В то же время книга 1835 года была и итогом, укрепившим самого поэта в сознании своей силы и своего призвания.
Именно тогда появляется наконец интерес к Кольцову и у Белинского. Потому Белинский и принимает участие в издании сборника 1835 года. Во-первых, Кольцов раскрывается для него уже со своей настоящей стороны – песнями: ведь в «Листке» 1831 года их не было. Во-вторых, и Белинский 1835 года – это уже настоящий Белинский. Тем не менее при всем приятии поэзии Кольцова его отзывы еще достаточно сдержанны. Он, конечно, называет Кольцова талантом «истинным», но ведь все-таки «не большим», он определяет его дар творчества как «неподдельный» и не «натянутый», но ведь все-таки «не глубокий» и «не сильный». Нет, даже настоящий Кольцов-поэт не сразу открылся даже таким критикам, как Белинский. И уж тем более не сразу открылся Кольцов-человек, Кольцов-личность. Отношение к Кольцову, несколько снисходительно-покровительственное, проявилось у Белинского ведь и в характере предисловия к сборнику 1835 года, в котором Станкевич выглядел неким меценатом. Не случайно Станкевич протестовал и предисловие было снято. Возможно, первая статья Белинского о Кольцове и была как бы заменой такого предисловия: «Кольцов – воронежский мещанин, ремеслом прасол. Окончив свое образование приходским училищем, т. е. выучив букварь и четыре правила арифметики, он начал помогать честному и пожилому отцу своему в небольших торговых оборотах и трудиться на пользу семейства. Чтение Пушкина и Дельвига в первый раз открыло ему тот мир, о котором томилась душа его, оно вызвало звуки, в ней заключенные». Не очень еще Белинский всматривается и в судьбу Кольцова. Отсюда несколько условная идиллическая картинка: «честный пожилой отец», «…трудиться на пользу семейства». Отсюда неточности: «…окончив образование приходским училищем». Как мы знаем – не окончив, потому что – и не учившись. Даже в 1837 году Белинский пишет в одном из писем: «Я не стыдясь, в кругу знати, если угодно, назову моим другом какого-нибудь (!) Кольцова».

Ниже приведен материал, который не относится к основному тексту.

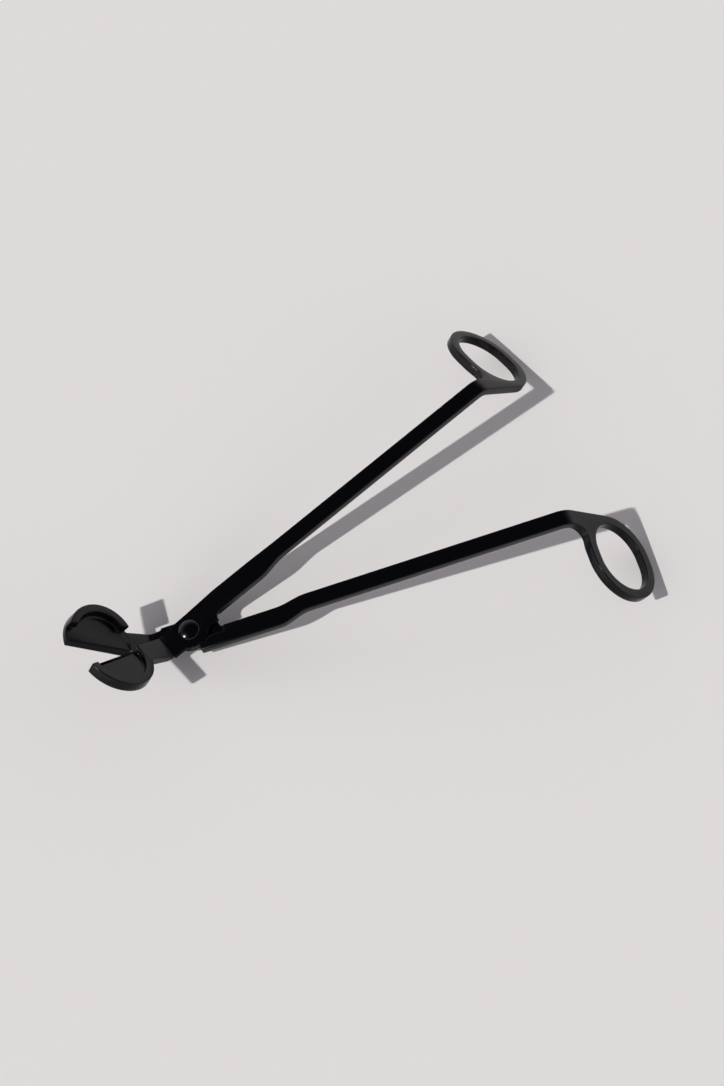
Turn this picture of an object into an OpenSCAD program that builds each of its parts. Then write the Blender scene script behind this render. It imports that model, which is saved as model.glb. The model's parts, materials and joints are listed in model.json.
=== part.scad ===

Кольцов при побуждении, сочувствии и поддержке со стороны Кашкина, Серебрянского, Станкевича, но совершенно самостоятельно нашел свой род, выработал в нем себя и сформировал к 1835 году. Во второй свой приезд в Москву, в 1836 году, уже не только он поднимался до новых московских друзей и знакомых, но и они постепенно, не сразу до него поднимались и доходили. Правда, только в одном деле, в одном отношении, в одной сфере. В какой же? В той, в какой Кольцов и стал к этому времени великим поэтом, как никто: ни до него, ни вокруг, ни после. В своем роде, в своем жанре Кольцов сам мог быть учителем кого бы то ни было, мог выступать в роли судящего «правых» и «виноватых», хотя бы таковыми были даже Пушкин и Лермонтов: «Скажите, бога ради, в третьем номере „Сына отечества“ напечатана „Народная сказка“ Пушкина. (Речь идет о „Сказке о попе и работнике его Балде“, напечатанной в пятом номере „Сына отечества“ за 1840 год с большими искажениями. – Н.С.) Не спекуляция это? Положимте, сказка русская, весь ее материал высказан прекрасно, коротко и полно, и по внутреннему достоинству она Пушкина, можно согласиться; но словесность, рифма – и уху больно, и читать тяжело. Впрочем, я прочел ее с удовольствием, потому, что русскую чисто сказку с рифмою писать нейдет: она ее не жалует; не будь рифмы, тогда бы другая была словесность, – она, быть может, стала бы к «Рыбаку и рыбке».